**GIVEN TASK**
Pull out each line of the data that includes the word "code".

═════ RECORDS FOR THE TASK ═════

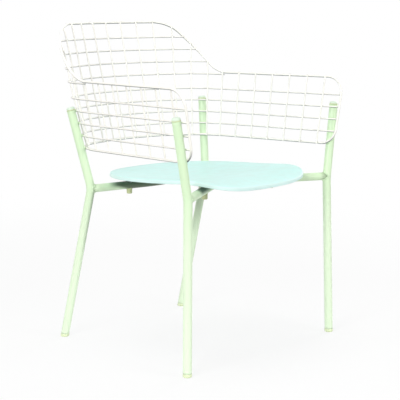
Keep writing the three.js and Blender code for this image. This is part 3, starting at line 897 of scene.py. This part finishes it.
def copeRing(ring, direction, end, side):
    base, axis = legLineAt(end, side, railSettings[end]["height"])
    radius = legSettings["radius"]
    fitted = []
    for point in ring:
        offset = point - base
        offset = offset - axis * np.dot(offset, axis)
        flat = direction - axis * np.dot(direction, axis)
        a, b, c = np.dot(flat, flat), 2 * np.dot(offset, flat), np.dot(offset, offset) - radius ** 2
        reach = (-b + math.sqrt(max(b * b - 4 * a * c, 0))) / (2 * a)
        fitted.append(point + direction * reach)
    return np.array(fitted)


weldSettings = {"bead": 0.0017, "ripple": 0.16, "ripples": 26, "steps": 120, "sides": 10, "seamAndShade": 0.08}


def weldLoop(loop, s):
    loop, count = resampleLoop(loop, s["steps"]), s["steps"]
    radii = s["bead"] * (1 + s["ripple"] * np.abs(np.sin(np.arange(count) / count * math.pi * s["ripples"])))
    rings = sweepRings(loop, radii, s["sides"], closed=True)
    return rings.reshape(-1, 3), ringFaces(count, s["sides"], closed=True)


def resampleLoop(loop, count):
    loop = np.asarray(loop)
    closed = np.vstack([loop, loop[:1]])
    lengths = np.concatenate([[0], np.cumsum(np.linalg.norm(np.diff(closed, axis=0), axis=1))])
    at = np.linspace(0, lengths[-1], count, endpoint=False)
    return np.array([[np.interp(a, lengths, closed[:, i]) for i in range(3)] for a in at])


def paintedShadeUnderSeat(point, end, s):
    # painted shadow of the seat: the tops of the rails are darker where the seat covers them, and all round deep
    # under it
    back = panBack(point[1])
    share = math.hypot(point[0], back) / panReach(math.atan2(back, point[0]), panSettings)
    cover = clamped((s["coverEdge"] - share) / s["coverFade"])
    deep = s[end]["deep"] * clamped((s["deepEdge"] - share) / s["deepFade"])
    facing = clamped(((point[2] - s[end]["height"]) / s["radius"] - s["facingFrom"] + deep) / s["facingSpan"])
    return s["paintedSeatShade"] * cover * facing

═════
═════ RECORDS FOR THE TASK ═════

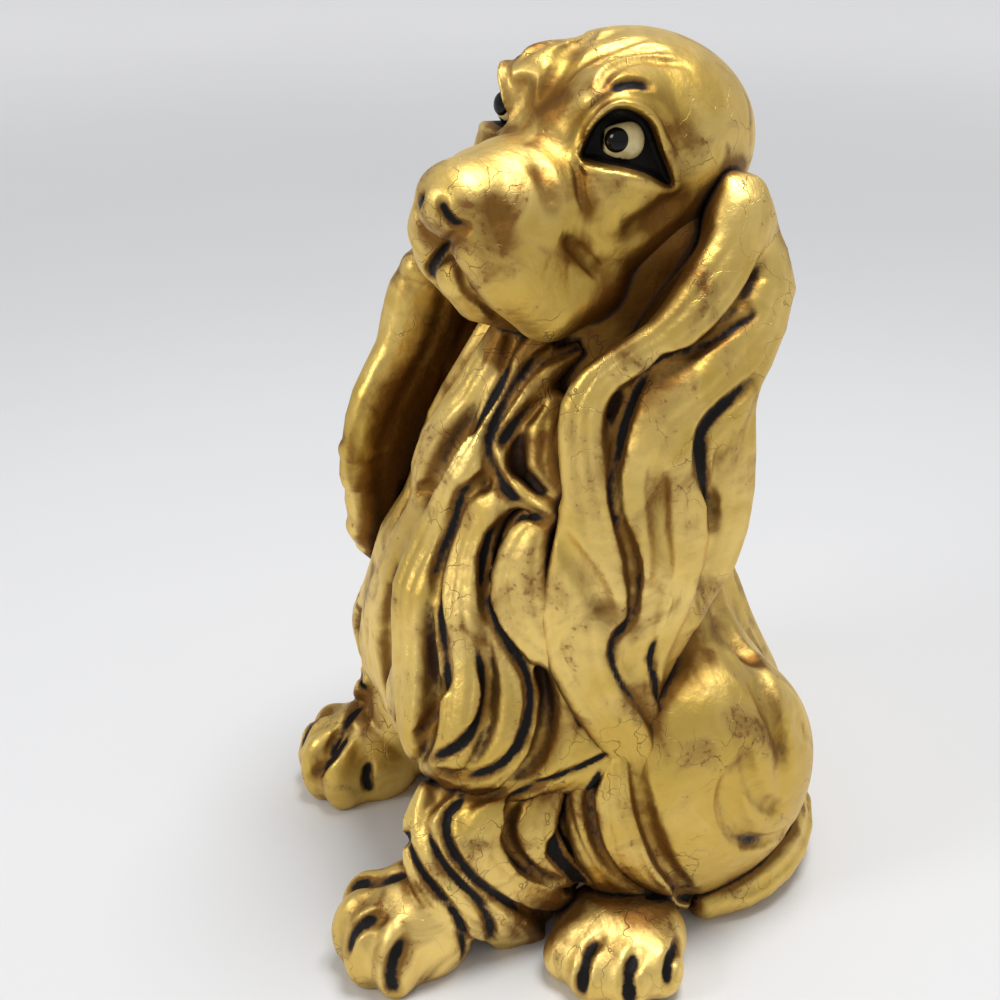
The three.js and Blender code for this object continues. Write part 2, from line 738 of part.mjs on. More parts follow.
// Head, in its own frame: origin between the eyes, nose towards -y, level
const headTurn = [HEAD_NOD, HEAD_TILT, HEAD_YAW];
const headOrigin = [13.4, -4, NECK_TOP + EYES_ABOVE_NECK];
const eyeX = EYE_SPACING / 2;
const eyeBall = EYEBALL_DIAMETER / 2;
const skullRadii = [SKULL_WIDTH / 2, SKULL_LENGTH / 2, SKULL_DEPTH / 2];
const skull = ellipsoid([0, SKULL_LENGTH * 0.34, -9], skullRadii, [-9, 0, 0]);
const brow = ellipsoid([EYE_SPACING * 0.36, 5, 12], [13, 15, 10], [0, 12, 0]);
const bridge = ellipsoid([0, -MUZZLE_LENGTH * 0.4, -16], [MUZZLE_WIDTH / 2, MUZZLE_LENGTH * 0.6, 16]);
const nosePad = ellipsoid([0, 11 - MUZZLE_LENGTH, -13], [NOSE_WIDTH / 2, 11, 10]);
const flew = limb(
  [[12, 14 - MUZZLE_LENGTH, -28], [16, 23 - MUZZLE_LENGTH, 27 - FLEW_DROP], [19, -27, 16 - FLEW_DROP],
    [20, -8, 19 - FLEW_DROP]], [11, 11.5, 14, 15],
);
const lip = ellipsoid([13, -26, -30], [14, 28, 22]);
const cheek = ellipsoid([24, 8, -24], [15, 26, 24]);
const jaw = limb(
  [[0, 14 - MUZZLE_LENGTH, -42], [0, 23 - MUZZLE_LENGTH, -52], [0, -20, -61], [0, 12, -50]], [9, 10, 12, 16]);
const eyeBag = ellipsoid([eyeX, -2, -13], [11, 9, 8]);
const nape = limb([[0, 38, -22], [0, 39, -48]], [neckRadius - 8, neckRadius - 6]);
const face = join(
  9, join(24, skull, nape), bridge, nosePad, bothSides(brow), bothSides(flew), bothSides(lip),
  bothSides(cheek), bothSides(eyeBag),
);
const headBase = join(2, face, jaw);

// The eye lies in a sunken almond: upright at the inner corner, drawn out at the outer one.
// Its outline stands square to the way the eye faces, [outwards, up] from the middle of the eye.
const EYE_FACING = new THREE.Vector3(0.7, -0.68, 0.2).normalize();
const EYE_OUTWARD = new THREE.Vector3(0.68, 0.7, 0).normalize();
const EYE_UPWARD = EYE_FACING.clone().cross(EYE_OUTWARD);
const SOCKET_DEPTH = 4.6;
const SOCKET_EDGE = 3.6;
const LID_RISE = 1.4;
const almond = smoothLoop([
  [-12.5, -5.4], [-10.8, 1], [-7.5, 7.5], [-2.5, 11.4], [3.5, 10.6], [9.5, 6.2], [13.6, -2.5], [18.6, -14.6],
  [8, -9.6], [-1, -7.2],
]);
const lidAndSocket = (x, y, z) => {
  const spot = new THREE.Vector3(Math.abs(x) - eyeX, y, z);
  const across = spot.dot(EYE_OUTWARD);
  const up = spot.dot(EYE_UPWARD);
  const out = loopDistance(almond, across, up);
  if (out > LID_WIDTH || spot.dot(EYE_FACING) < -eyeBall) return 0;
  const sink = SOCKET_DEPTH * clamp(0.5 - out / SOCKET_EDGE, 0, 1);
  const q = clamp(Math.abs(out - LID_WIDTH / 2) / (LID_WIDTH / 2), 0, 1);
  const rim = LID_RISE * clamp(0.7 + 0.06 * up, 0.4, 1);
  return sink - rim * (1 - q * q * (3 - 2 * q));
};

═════

**SOLUTION FOR THIS PROBLEM**
Keep writing the three.js and Blender code for this image. This is part 3, starting at line 897 of scene.py. This part finishes it.
The three.js and Blender code for this object continues. Write part 2, from line 738 of part.mjs on. More parts follow.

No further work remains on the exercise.